The Aluma-Frame system replaces the mushy factory steering box with an ultraprecise DSE rack-and-pinion unit. It secures to the frame using two Grade 8 bolts and some isolating washers to reduce vibration.

After installing the steering rack, slide the sway bar and Delrin bushings into the front of the Aluma-Frame assembly. To properly square up the bar, make sure that it protrudes 2.8 inches from the bushing on each side, then install the split-lock collars to prevent any side-to-side movement. Next, slide the sway bar arms over the splined section of the sway bar before bolting the endlinks to the lower control arms.

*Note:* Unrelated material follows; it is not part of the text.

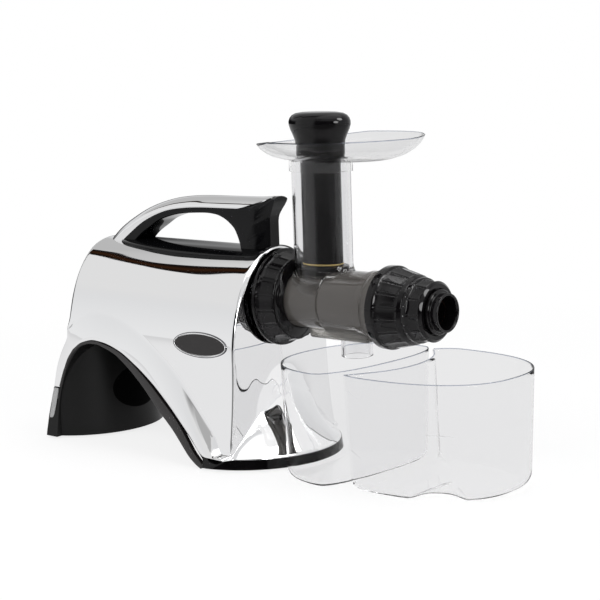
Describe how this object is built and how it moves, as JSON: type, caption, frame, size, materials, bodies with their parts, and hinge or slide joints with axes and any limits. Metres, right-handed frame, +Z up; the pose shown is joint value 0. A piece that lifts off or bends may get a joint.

The upper control arm bracket bolts to the framerail adapter plate using a pair of shims stacked between it and the adapter. The bracket features slotted holes, which enable it to slide forward and rearward for easy caster adjustment. DSE recommends setting the proprietary Speed-Lign adjusters in the center groove for a nominal caster setting of zero.

Installing the coilover assembly is as easy as bolting the shock eyelets to the lower control arm on the bottom, and the upper control arm bracket on the top. By offering 6 inches of suspension travel in addition to a rock-solid cradle, Aluma-Frame–equipped Mustangs promise outstanding ride quality and handling.

Like the control arm bracket, the upper control arms also use DSE’s Speed-Lign system for simple camber changes. For baseline tuning, DSE recommends setting the adjuster in the first outboard groove for a nominal camber setting of ⅛ inch. When sliding the control arms into the bracket, they may require a gentle tap from a mallet.

Located at mounting points for the upper control arms and the upper control arm brackets, DSE’s Speed-Lign system makes on-track camber and caster tuning a reality. With this slick arrangement, the bolts are located by washers that look like ninja stars to ensure that once alignment is set, it doesn’t move around.

After bolting the spindle onto the ball joint, thread the tie-rod ends 1-inch deep into the steering rack. Finally, insert the outer tie-rod end onto the steering arm, and tighten down the castle nut before installing the cotter pin.